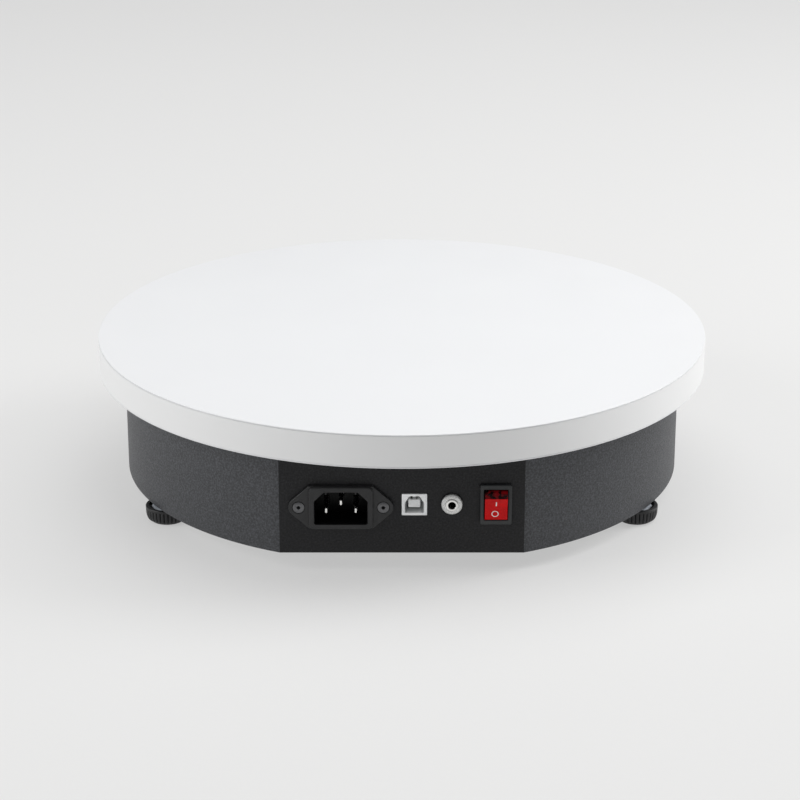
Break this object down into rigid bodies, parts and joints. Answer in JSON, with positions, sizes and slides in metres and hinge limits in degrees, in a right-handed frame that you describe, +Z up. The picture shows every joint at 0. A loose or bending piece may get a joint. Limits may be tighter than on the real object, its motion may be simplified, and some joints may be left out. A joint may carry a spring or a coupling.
{
  "type": "photography turntable",
  "caption": "Motorised turntable for product photography: a flat round white platter turns on a black steel drum with a connector panel, power switch and levelling feet.",
  "frame": {"origin": "on the floor under the platter's turning axis", "axes": "+Z up along the platter's axis, -Y out of the flat connector panel, +X to the right of someone facing that panel"},
  "size_m": [0.31, 0.31, 0.079],
  "materials": {
    "laminate_white": "smooth satin white laminate",
    "fibreboard": "raw fibreboard",
    "black_powder_coat": "fine textured black powder coat",
    "black_plastic": "moulded black plastic",
    "white_plastic": "moulded white plastic",
    "red_plastic": "translucent red plastic",
    "black_rubber": "matt rubber",
    "zinc_steel": "zinc-plated steel",
    "turned_steel": "turned steel",
    "nickel_plate": "bright nickel plate",
    "turned_aluminium": "turned aluminium",
    "circuit_green": "solder mask"
  },
  "bodies": {
    "base": {"base_shell": "black_powder_coat", "bottom_cover": "zinc_steel", "foot_bracket_left": "zinc_steel", "foot_bracket_right": "zinc_steel", "foot_bracket_rear": "zinc_steel", "cover_screw_left": "zinc_steel", "cover_screw_right": "zinc_steel", "cover_screw_rear": "zinc_steel", "inlet_socket": "black_plastic", "inlet_pin_earth": "nickel_plate", "inlet_pin_live": "nickel_plate", "inlet_pin_neutral": "nickel_plate", "inlet_screw_left": "zinc_steel", "inlet_screw_right": "zinc_steel", "usb_shell": "nickel_plate", "usb_tongue": "white_plastic", "jack_bushing": "nickel_plate", "jack_nut": "nickel_plate", "jack_body": "black_plastic", "switch_frame": "black_plastic", "bearing_housing": "turned_aluminium", "upper_outer_race": "turned_steel", "lower_outer_race": "turned_steel", "motor_bracket": "zinc_steel", "motor_body": "black_powder_coat", "timing_belt": "black_rubber", "power_supply": "zinc_steel", "control_board": "circuit_green", "board_standoff_left": "nickel_plate", "board_standoff_right": "nickel_plate", "mains_cable": "black_rubber", "supply_cable": "red_plastic", "motor_cable": "black_rubber"},
    "platter": {"top_laminate": "laminate_white", "platter_board": "fibreboard", "edge_band": "laminate_white", "bottom_laminate": "laminate_white", "platter_hub": "turned_aluminium", "hub_screw_1": "zinc_steel", "hub_screw_2": "zinc_steel", "hub_screw_3": "zinc_steel", "spindle": "turned_steel", "spindle_screw": "zinc_steel", "upper_inner_race": "turned_steel", "lower_inner_race": "turned_steel", "driven_pulley": "turned_aluminium"},
    "ball_cages": {"upper_ball_cage": "nickel_plate", "lower_ball_cage": "nickel_plate"},
    "motor_rotor": {"motor_shaft": "turned_steel", "drive_pulley": "turned_aluminium"},
    "rocker": {"rocker_button": "red_plastic"},
    "foot_left_slider": {"foot_left_pad": "black_rubber"},
    "foot_left_wheel": {"foot_left_knob": "black_plastic", "foot_left_stud": "turned_steel"},
    "foot_right_slider": {"foot_right_pad": "black_rubber"},
    "foot_right_wheel": {"foot_right_knob": "black_plastic", "foot_right_stud": "turned_steel"},
    "foot_rear_slider": {"foot_rear_pad": "black_rubber"},
    "foot_rear_wheel": {"foot_rear_knob": "black_plastic", "foot_rear_stud": "turned_steel"}
  },
  "joints": [
    {"name": "platter_spin", "type": "hinge", "parent": "base", "child": "platter", "pos_m": [0, 0, 0.07], "axis": [0, 0, 1], "continuous": true},
    {"name": "cage_spin", "type": "hinge", "parent": "base", "child": "ball_cages", "pos_m": [0, 0, 0.042], "axis": [0, 0, 1], "continuous": true},
    {"name": "motor_spin", "type": "hinge", "parent": "base", "child": "motor_rotor", "pos_m": [0, 0.072, 0.03], "axis": [0, 0, 1], "continuous": true},
    {"name": "rocker_tilt", "type": "hinge", "parent": "base", "child": "rocker", "pos_m": [0.0444, -0.1301, 0.0346], "axis": [-1, 0, 0], "range_deg": [0, 30]},
    {"name": "foot_left_height", "type": "slide", "parent": "base", "child": "foot_left_slider", "axis": [0, 0, -1], "range_m": [-0.0007, 0.008]},
    {"name": "foot_left_turn", "type": "hinge", "parent": "foot_left_slider", "child": "foot_left_wheel", "pos_m": [-0.11689, -0.06613, 0.0045], "axis": [0, 0, -1], "range_deg": [-210, 2310]},
    {"name": "foot_right_height", "type": "slide", "parent": "base", "child": "foot_right_slider", "axis": [0, 0, -1], "range_m": [-0.0007, 0.008]},
    {"name": "foot_right_turn", "type": "hinge", "parent": "foot_right_slider", "child": "foot_right_wheel", "pos_m": [0.11689, -0.06613, 0.0045], "axis": [0, 0, -1], "range_deg": [-210, 2310]},
    {"name": "foot_rear_height", "type": "slide", "parent": "base", "child": "foot_rear_slider", "axis": [0, 0, -1], "range_m": [-0.0007, 0.008]},
    {"name": "foot_rear_turn", "type": "hinge", "parent": "foot_rear_slider", "child": "foot_rear_wheel", "pos_m": [0, 0.1343, 0.0045], "axis": [0, 0, -1], "range_deg": [-210, 2310]}
  ],
  "couplings": [
    {"joint": "cage_spin", "follows": "platter_spin", "ratio": 0.41},
    {"joint": "motor_spin", "follows": "platter_spin", "ratio": 6},
    {"joint": "foot_left_turn", "follows": "foot_left_height", "rad_per_m": 5026.5},
    {"joint": "foot_right_turn", "follows": "foot_right_height", "rad_per_m": 5026.5},
    {"joint": "foot_rear_turn", "follows": "foot_rear_height", "rad_per_m": 5026.5}
  ]
}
⁂
§ Goal of the exercise:
Your task is to repeat the data exactly, with nothing left out.

§ Correct output:
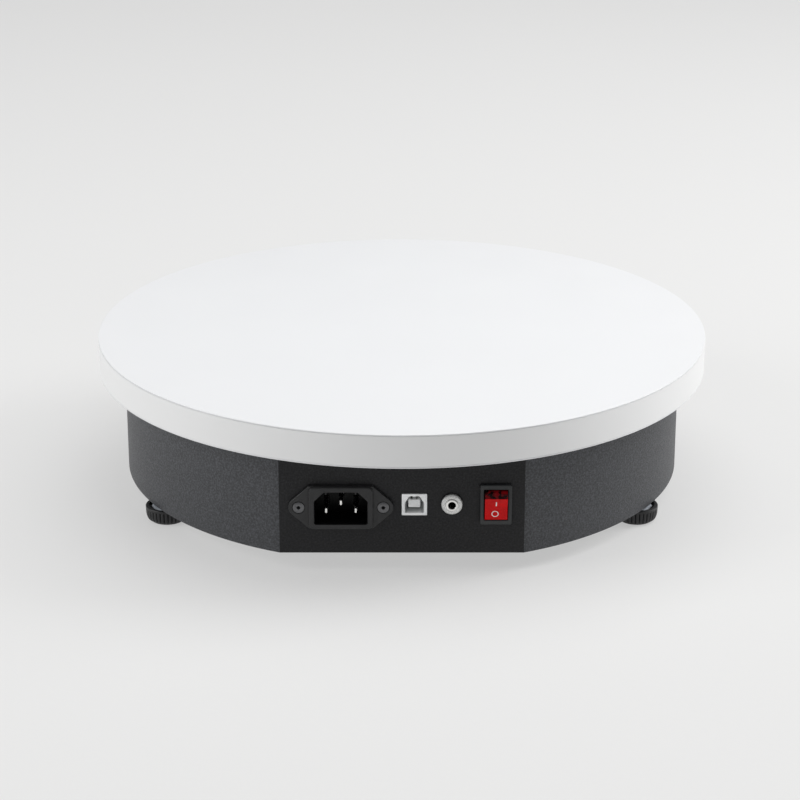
Break this object down into rigid bodies, parts and joints. Answer in JSON, with positions, sizes and slides in metres and hinge limits in degrees, in a right-handed frame that you describe, +Z up. The picture shows every joint at 0. A loose or bending piece may get a joint. Limits may be tighter than on the real object, its motion may be simplified, and some joints may be left out. A joint may carry a spring or a coupling.
{
  "type": "photography turntable",
  "caption": "Motorised turntable for product photography: a flat round white platter turns on a black steel drum with a connector panel, power switch and levelling feet.",
  "frame": {"origin": "on the floor under the platter's turning axis", "axes": "+Z up along the platter's axis, -Y out of the flat connector panel, +X to the right of someone facing that panel"},
  "size_m": [0.31, 0.31, 0.079],
  "materials": {
    "laminate_white": "smooth satin white laminate",
    "fibreboard": "raw fibreboard",
    "black_powder_coat": "fine textured black powder coat",
    "black_plastic": "moulded black plastic",
    "white_plastic": "moulded white plastic",
    "red_plastic": "translucent red plastic",
    "black_rubber": "matt rubber",
    "zinc_steel": "zinc-plated steel",
    "turned_steel": "turned steel",
    "nickel_plate": "bright nickel plate",
    "turned_aluminium": "turned aluminium",
    "circuit_green": "solder mask"
  },
  "bodies": {
    "base": {"base_shell": "black_powder_coat", "bottom_cover": "zinc_steel", "foot_bracket_left": "zinc_steel", "foot_bracket_right": "zinc_steel", "foot_bracket_rear": "zinc_steel", "cover_screw_left": "zinc_steel", "cover_screw_right": "zinc_steel", "cover_screw_rear": "zinc_steel", "inlet_socket": "black_plastic", "inlet_pin_earth": "nickel_plate", "inlet_pin_live": "nickel_plate", "inlet_pin_neutral": "nickel_plate", "inlet_screw_left": "zinc_steel", "inlet_screw_right": "zinc_steel", "usb_shell": "nickel_plate", "usb_tongue": "white_plastic", "jack_bushing": "nickel_plate", "jack_nut": "nickel_plate", "jack_body": "black_plastic", "switch_frame": "black_plastic", "bearing_housing": "turned_aluminium", "upper_outer_race": "turned_steel", "lower_outer_race": "turned_steel", "motor_bracket": "zinc_steel", "motor_body": "black_powder_coat", "timing_belt": "black_rubber", "power_supply": "zinc_steel", "control_board": "circuit_green", "board_standoff_left": "nickel_plate", "board_standoff_right": "nickel_plate", "mains_cable": "black_rubber", "supply_cable": "red_plastic", "motor_cable": "black_rubber"},
    "platter": {"top_laminate": "laminate_white", "platter_board": "fibreboard", "edge_band": "laminate_white", "bottom_laminate": "laminate_white", "platter_hub": "turned_aluminium", "hub_screw_1": "zinc_steel", "hub_screw_2": "zinc_steel", "hub_screw_3": "zinc_steel", "spindle": "turned_steel", "spindle_screw": "zinc_steel", "upper_inner_race": "turned_steel", "lower_inner_race": "turned_steel", "driven_pulley": "turned_aluminium"},
    "ball_cages": {"upper_ball_cage": "nickel_plate", "lower_ball_cage": "nickel_plate"},
    "motor_rotor": {"motor_shaft": "turned_steel", "drive_pulley": "turned_aluminium"},
    "rocker": {"rocker_button": "red_plastic"},
    "foot_left_slider": {"foot_left_pad": "black_rubber"},
    "foot_left_wheel": {"foot_left_knob": "black_plastic", "foot_left_stud": "turned_steel"},
    "foot_right_slider": {"foot_right_pad": "black_rubber"},
    "foot_right_wheel": {"foot_right_knob": "black_plastic", "foot_right_stud": "turned_steel"},
    "foot_rear_slider": {"foot_rear_pad": "black_rubber"},
    "foot_rear_wheel": {"foot_rear_knob": "black_plastic", "foot_rear_stud": "turned_steel"}
  },
  "joints": [
    {"name": "platter_spin", "type": "hinge", "parent": "base", "child": "platter", "pos_m": [0, 0, 0.07], "axis": [0, 0, 1], "continuous": true},
    {"name": "cage_spin", "type": "hinge", "parent": "base", "child": "ball_cages", "pos_m": [0, 0, 0.042], "axis": [0, 0, 1], "continuous": true},
    {"name": "motor_spin", "type": "hinge", "parent": "base", "child": "motor_rotor", "pos_m": [0, 0.072, 0.03], "axis": [0, 0, 1], "continuous": true},
    {"name": "rocker_tilt", "type": "hinge", "parent": "base", "child": "rocker", "pos_m": [0.0444, -0.1301, 0.0346], "axis": [-1, 0, 0], "range_deg": [0, 30]},
    {"name": "foot_left_height", "type": "slide", "parent": "base", "child": "foot_left_slider", "axis": [0, 0, -1], "range_m": [-0.0007, 0.008]},
    {"name": "foot_left_turn", "type": "hinge", "parent": "foot_left_slider", "child": "foot_left_wheel", "pos_m": [-0.11689, -0.06613, 0.0045], "axis": [0, 0, -1], "range_deg": [-210, 2310]},
    {"name": "foot_right_height", "type": "slide", "parent": "base", "child": "foot_right_slider", "axis": [0, 0, -1], "range_m": [-0.0007, 0.008]},
    {"name": "foot_right_turn", "type": "hinge", "parent": "foot_right_slider", "child": "foot_right_wheel", "pos_m": [0.11689, -0.06613, 0.0045], "axis": [0, 0, -1], "range_deg": [-210, 2310]},
    {"name": "foot_rear_height", "type": "slide", "parent": "base", "child": "foot_rear_slider", "axis": [0, 0, -1], "range_m": [-0.0007, 0.008]},
    {"name": "foot_rear_turn", "type": "hinge", "parent": "foot_rear_slider", "child": "foot_rear_wheel", "pos_m": [0, 0.1343, 0.0045], "axis": [0, 0, -1], "range_deg": [-210, 2310]}
  ],
  "couplings": [
    {"joint": "cage_spin", "follows": "platter_spin", "ratio": 0.41},
    {"joint": "motor_spin", "follows": "platter_spin", "ratio": 6},
    {"joint": "foot_left_turn", "follows": "foot_left_height", "rad_per_m": 5026.5},
    {"joint": "foot_right_turn", "follows": "foot_right_height", "rad_per_m": 5026.5},
    {"joint": "foot_rear_turn", "follows": "foot_rear_height", "rad_per_m": 5026.5}
  ]
}